New technologies are changing the way we’re living our daily life. From smartphones to self-driving cars, the digital revolution has tremendous impacts on how we’re interacting, on our mobility and how we travel, etc. The healthcare field is particularly being reshaped by the introduction of new digital devices. Dental medicine is no exception: are dentists ready?

It is not by chance that digitisation has progressively conquered almost all fields in the last decade. Increased productivity is the main motor for this transformation and in some industries, failing to board this train often translates into significant losses, or worse, extinction. One simple reason for this is that computers are able to make use of powerful acquisition tools, such as sensors, and to process and share information faster, giving an edge compared to traditional methods.

In dental medicine, the advantages are already clear in multiple aspects of the daily practice, ranging from diagnosis and planification to the final steps of the production and execution. In addition to the gain of chair and laboratory time1, which are both beneficial to the patient and the professionals, digital dental technologies allow for maintaining the same level of quality as conventional methods. Besides higher efficiency, this adds convenience to both the patients and practitioners, reducing the stress in some critical acts such as impression taking, especially when you do not have to worry about the setting of the material or whether the laboratory technician will find the impression good enough or not: you will be able to directly evaluate this on your screen and redo minor corrections in a seamless manner by rescanning specific zones.

These technologies also open up multiple new treatment possibilities, like chairside restorations and aesthetic designs and visualizations that patients are becoming more and more interested in. Guided surgery also undoubtably presents multiple advantages, whether it is only limited to the planification phase or even extends to the surgical procedure, as it allows to reduce some of the prosthetic and surgical challenges, and to preview key points of the treatment before opening the flap.

With the increasing connectivity of our current world, everyone has continuous access to information and no age section is unexposed to the advances in healthcare and specifically in dentistry. Therefore, most of the patients are already doing their due diligence before the appointment, and often start by inquiring about specific techniques or evolution in our profession, like aligners or optical impressions. It will be a matter of time before this becomes a criterion of selection, giving heads start to the practitioners who got in early.

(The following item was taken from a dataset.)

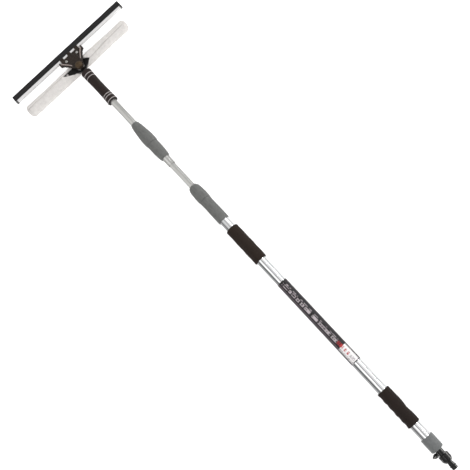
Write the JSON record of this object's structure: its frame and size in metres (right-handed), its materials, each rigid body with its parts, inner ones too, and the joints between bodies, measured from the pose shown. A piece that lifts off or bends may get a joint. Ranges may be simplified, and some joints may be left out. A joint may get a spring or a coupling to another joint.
{
  "type": "telescopic window squeegee",
  "caption": "Telescopic water-fed window squeegee: rubber blade in a claw bracket, fleece washer sleeve, ribbed grip, twist-lock pole with foam grips and a hose valve.",
  "frame": {"origin": "centre of the hose spigot's end face, on the pole's axis", "axes": "+X along the pole to the squeegee head, +Z out of the side that carries the pivot knob, +Y along the blade, to the side that the valve key points to at rest"},
  "size_m": [1.3234, 0.36, 0.0474],
  "materials": {
    "black_plastic": "satin black moulding",
    "gloss_black": "glossy black moulding",
    "white_plastic": "natural white",
    "grey_plastic": "mid grey, fine ribs",
    "bracket_plastic": "brown-black, glossy",
    "ring_plastic": "light grey",
    "tube_aluminium": "polished tube",
    "channel_aluminium": "satin",
    "screw_steel": "plated",
    "bronze": "dull bronze",
    "blade_rubber": "smooth charcoal",
    "seal_rubber": "black",
    "grip_rubber": "ribbed black",
    "foam": "closed-cell foam",
    "label_film": "printed film",
    "fleece": "white pile"
  },
  "bodies": {
    "outer_pole": {"hose_spigot": "black_plastic", "spigot_oring": "seal_rubber", "hose_gasket": "seal_rubber", "valve_body": "gloss_black", "valve_seats": "white_plastic", "end_collar": "grey_plastic", "collar_plug": "black_plastic", "plug_seals": "seal_rubber", "outer_tube": "tube_aluminium", "lower_foam_grip": "foam", "upper_foam_grip": "foam", "pole_label": "label_film", "lower_lock_body": "grey_plastic", "lower_lock_seal": "seal_rubber", "lower_collet": "white_plastic"},
    "coupling": {"coupling_nut": "gloss_black"},
    "valve": {"valve_ball": "gloss_black", "valve_key": "gloss_black"},
    "lower_nut": {"lower_lock_nut": "grey_plastic"},
    "inner_pole": {"inner_tube": "tube_aluminium", "piston_bush": "white_plastic", "piston_seals": "seal_rubber", "ferrule": "tube_aluminium", "upper_lock_body": "grey_plastic", "upper_lock_seal": "seal_rubber", "upper_collet": "white_plastic"},
    "upper_nut": {"upper_lock_nut": "grey_plastic"},
    "handle": {"top_tube": "tube_aluminium", "handle_grip": "grip_rubber", "grip_rings": "ring_plastic", "swivel_neck": "black_plastic", "water_jet": "black_plastic"},
    "head": {"pivot_bolt": "screw_steel", "pivot_washer": "screw_steel", "claw_bracket": "bracket_plastic", "rear_jaw": "bracket_plastic", "jaw_screws": "screw_steel", "squeegee_channel": "channel_aluminium", "squeegee_rubber": "blade_rubber", "channel_end_caps": "black_plastic", "washer_bar": "black_plastic", "bar_end_plugs": "black_plastic", "washer_sleeve": "fleece", "sleeve_snaps": "ring_plastic"},
    "knob": {"pivot_knob": "bronze"}
  },
  "joints": [
    {"name": "pole_slide", "type": "slide", "parent": "outer_pole", "child": "inner_pole", "axis": [1, 0, 0], "range_m": [-0.07, 0.55]},
    {"name": "handle_slide", "type": "slide", "parent": "inner_pole", "child": "handle", "axis": [1, 0, 0], "range_m": [-0.066, 0.02]},
    {"name": "head_swivel", "type": "hinge", "parent": "handle", "child": "head", "pos_m": [1.2559, 0, 0], "axis": [0, 0, 1], "range_deg": [-20, 20]},
    {"name": "knob_turn", "type": "hinge", "parent": "head", "child": "knob", "pos_m": [1.2559, 0, 0.00905], "axis": [0, 0, 1], "range_deg": [0, 180]},
    {"name": "lower_lock_turn", "type": "hinge", "parent": "outer_pole", "child": "lower_nut", "pos_m": [0.7733, 0, 0], "axis": [1, 0, 0], "range_deg": [0, 120]},
    {"name": "upper_lock_turn", "type": "hinge", "parent": "inner_pole", "child": "upper_nut", "pos_m": [0.9672, 0, 0], "axis": [1, 0, 0], "range_deg": [0, 120]},
    {"name": "valve_turn", "type": "hinge", "parent": "outer_pole", "child": "valve", "pos_m": [0.0411, 0, 0], "axis": [0, 1, 0], "range_deg": [0, 90]},
    {"name": "coupling_turn", "type": "hinge", "parent": "outer_pole", "child": "coupling", "pos_m": [0.0175, 0, 0], "axis": [1, 0, 0], "range_deg": [0, 360]}
  ]
}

Go digital now with your dental practice

Despite a keen and growing interest in resorting to digital technologies, taking the leap requires specific training. A pioneer in the field, the University of Geneva offers a Master of Advanced Studies (MAS) in Digital Dental Technologies. This 60 ECTS-credit executive education program aims to train dentists to use digital technologies in their daily practice. One key feature of this program is that the core of the cursus is the optimal approach and complete strategies that accompany these technologies, rather than only teaching the mode of use of the different machines. The participants will be fully exposed to the minimally invasive philosophy that the University of Geneva is known for, which is the basis for modern dental medicine2. Built on a unique multidisciplinary approach and taught by renowned lecturers, the curriculum fits with the pursuit of professional activity. Six on-campus training weeks are organized approximately every four months in Geneva, and weekly online courses ensure that no rocks are left unturned by the end of the program. This program is ideal for dentists who would like to maintain their professional activity and still be able to pursue this structured education.

1 Sailer I, Benic GI, Fehmer V, Hämmerle CHF, Mühlemann S. Randomized controlled within-subject evaluation of digital and conventional workflows for the fabrication of lithium disilicate single crowns. Part II: CAD-CAM versus conventional laboratory procedures. J Prosthet Dent. 2017 Jul;118(1):43-48.
2 The University of Geneva is ranked 29th on the QS World University Rankings in the field of dentistry (2021).